Sviluppando queste vere menti-sentiero in sequenza, i praticanti possono liberarsi completamente dagli atteggiamenti ed emozioni disturbanti, dando luogo ai veri arresti delle vere origini delle loro sofferenze e all'ottenimento della loro liberazione individuale. Queste sono le menti-sentieri e il loro risultato nell'Hinayana.

Il principale interesse dei praticanti Mahayana non è semplicemente la liberazione personale, ma l'illuminazione di tutti gli esseri limitati. Con questa motivazione di bodhicitta – i loro cuori diretti al raggiungimento dell'illuminazione come modo migliore per aiutare gli altri – questi praticanti sviluppano i sei atteggiamenti lungimiranti [generosità, autodisciplina etica, pazienza, gioiosa perseveranza, stabilità mentale e consapevolezza discriminante o "saggezza."] Essi procedono sviluppando, uno alla volta, i dieci livelli bhumi della mente degli arya bodhisattva fino a quando non si siano completamente e per sempre liberati da entrambi i gruppi di oscuramenti [quelli emozionali e quelli cognitivi] e non abbiano ottenuto la suprema illuminazione dello stato di Buddha. Queste sono le menti-sentiero e il loro risultato nel Mahayana in generale.

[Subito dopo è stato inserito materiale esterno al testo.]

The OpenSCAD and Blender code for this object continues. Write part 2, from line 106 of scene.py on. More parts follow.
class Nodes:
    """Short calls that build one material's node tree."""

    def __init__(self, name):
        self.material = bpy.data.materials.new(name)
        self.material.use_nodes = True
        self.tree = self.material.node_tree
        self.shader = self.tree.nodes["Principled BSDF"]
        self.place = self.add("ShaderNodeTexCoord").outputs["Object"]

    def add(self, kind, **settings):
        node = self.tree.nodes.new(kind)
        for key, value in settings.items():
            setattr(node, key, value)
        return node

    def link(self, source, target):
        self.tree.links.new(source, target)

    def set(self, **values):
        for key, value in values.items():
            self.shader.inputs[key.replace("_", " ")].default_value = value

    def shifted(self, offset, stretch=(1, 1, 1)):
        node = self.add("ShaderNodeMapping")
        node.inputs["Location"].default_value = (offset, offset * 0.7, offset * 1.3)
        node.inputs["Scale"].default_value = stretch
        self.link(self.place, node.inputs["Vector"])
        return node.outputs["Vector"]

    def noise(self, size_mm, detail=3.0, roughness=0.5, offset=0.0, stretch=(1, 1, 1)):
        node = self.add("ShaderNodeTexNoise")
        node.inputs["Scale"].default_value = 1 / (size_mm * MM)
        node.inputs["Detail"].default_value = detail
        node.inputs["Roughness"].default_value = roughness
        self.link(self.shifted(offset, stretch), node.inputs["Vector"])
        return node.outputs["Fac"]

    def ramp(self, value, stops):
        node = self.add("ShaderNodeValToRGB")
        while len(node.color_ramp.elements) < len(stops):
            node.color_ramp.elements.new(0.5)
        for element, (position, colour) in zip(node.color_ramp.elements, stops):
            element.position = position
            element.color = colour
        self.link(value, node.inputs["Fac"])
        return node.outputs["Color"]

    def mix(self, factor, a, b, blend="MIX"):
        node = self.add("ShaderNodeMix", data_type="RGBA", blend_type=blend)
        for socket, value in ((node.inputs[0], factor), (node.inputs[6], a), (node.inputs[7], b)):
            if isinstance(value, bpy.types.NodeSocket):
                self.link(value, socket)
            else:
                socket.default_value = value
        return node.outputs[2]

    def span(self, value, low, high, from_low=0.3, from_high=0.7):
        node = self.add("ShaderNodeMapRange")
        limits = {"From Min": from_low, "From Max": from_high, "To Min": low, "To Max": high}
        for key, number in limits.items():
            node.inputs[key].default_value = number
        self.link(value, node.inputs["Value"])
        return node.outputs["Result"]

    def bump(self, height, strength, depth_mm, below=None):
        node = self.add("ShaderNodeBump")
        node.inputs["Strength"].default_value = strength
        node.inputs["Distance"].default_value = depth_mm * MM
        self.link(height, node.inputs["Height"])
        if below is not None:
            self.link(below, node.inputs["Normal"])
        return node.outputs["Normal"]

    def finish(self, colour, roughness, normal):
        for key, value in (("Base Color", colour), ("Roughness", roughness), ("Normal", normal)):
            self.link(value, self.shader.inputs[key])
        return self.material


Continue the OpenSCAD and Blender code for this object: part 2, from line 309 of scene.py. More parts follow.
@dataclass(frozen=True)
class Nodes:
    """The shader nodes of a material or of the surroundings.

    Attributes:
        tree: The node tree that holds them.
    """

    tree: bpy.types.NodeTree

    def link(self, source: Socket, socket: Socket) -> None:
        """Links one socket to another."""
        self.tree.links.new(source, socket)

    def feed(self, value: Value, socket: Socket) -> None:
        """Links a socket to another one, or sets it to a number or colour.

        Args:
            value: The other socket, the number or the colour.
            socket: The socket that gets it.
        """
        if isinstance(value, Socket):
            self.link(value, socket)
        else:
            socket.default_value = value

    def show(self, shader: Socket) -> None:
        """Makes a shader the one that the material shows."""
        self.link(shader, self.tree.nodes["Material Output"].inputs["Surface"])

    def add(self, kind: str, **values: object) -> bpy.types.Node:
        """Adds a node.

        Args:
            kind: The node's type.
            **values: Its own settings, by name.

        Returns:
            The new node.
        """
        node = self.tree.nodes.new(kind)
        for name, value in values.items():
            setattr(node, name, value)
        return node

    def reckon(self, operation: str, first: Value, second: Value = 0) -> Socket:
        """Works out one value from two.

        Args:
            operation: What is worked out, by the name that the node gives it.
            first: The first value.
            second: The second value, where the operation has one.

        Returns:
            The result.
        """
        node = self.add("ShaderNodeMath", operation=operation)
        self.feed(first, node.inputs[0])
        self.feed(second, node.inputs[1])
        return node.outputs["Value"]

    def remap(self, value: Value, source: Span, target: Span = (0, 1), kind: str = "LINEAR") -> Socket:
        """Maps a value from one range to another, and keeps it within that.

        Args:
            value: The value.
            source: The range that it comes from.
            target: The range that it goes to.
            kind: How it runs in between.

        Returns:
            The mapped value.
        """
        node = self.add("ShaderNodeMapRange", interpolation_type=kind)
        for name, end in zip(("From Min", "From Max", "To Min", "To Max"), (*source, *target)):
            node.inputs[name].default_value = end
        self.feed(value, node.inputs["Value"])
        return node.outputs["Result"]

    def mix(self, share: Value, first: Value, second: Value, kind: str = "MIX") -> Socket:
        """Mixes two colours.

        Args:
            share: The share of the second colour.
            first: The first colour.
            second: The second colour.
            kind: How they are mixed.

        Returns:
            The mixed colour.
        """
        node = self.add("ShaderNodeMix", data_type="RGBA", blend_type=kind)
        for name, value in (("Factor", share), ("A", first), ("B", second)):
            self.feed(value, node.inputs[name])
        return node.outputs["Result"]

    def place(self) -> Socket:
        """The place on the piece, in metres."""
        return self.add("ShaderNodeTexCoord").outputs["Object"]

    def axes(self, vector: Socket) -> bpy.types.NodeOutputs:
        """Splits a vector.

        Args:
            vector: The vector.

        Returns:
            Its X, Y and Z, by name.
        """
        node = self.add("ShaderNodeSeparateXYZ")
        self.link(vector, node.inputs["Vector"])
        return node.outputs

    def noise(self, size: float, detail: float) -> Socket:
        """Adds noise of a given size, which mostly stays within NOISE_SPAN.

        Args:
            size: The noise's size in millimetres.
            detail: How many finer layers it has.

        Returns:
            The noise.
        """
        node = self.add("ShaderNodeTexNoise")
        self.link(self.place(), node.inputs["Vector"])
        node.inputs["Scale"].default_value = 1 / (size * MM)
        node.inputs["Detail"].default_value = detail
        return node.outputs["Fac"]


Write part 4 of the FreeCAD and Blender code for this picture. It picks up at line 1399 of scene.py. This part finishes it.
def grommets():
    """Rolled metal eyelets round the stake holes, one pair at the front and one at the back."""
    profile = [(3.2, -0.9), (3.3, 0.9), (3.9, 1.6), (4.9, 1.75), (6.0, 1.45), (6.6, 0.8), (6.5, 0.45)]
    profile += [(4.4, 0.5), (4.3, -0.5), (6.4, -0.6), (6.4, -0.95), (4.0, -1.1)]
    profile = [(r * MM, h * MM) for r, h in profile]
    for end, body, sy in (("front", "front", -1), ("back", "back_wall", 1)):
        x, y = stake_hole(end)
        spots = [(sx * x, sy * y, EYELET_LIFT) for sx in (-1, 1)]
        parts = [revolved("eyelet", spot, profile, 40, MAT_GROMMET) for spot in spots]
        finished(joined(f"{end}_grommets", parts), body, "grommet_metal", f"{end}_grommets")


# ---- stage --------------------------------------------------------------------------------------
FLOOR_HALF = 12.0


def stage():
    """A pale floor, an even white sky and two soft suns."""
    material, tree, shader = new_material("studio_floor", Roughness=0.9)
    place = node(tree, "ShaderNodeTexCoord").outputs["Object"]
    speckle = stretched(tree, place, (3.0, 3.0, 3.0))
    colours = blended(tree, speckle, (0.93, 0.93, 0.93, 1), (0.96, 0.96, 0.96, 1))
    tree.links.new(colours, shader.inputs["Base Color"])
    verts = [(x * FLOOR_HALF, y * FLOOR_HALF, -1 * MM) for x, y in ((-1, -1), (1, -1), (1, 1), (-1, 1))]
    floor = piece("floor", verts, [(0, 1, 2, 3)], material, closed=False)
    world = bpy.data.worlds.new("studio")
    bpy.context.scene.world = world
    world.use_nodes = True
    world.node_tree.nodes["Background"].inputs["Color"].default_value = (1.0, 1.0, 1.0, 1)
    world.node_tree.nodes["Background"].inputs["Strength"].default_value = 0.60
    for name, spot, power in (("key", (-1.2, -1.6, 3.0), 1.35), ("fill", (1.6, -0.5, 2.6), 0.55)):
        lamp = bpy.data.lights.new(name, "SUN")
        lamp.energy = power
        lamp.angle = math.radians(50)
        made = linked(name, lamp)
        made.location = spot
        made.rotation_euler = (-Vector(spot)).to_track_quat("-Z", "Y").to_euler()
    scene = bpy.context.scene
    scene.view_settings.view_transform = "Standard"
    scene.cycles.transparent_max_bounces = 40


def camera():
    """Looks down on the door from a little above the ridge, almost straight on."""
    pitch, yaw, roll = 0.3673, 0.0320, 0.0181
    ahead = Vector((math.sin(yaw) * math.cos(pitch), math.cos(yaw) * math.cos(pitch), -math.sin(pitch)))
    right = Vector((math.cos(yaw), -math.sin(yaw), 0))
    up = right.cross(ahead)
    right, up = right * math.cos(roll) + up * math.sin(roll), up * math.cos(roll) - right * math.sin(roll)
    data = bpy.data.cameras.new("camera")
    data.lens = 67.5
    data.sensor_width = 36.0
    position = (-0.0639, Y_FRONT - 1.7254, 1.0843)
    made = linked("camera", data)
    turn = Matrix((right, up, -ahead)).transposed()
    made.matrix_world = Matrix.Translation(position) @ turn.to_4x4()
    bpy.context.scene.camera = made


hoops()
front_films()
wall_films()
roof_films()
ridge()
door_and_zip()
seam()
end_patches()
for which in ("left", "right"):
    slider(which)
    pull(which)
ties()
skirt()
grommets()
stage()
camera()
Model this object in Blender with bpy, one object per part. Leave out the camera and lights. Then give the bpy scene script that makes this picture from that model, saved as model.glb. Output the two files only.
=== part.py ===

L'essenza della pratica dei sei atteggiamenti lungimiranti è l'unificazione del metodo e della consapevolezza discriminante in modo tale che i due insiemi illuminanti – Rupakaya, l'insieme delle forme, e Dharmakaya, l'insieme onnipervasivo, possano essere ottenuti. Poiché questi due insiemi possono essere ottenuti solo simultaneamente, le loro cause devono essere coltivate simultaneamente. Quindi, dobbiamo accumulare, simultaneamente, una rete di forza positiva, una cosiddetta "raccolta di meriti," come causa per ottenere un Rupakaya, e una rete di profonda consapevolezza, una cosiddetta "raccolta di saggezza," come causa per ottenere un Dharmakaya. Nel Paramitayana, pratichiamo il metodo sostenuto dalla forza della consapevolezza discriminante e la consapevolezza discriminante sostenuta dalla forza del metodo; invece nel Vajrayana, pratichiamo il metodo e la consapevolezza discriminante come elementi che condividono la stessa natura essenziale.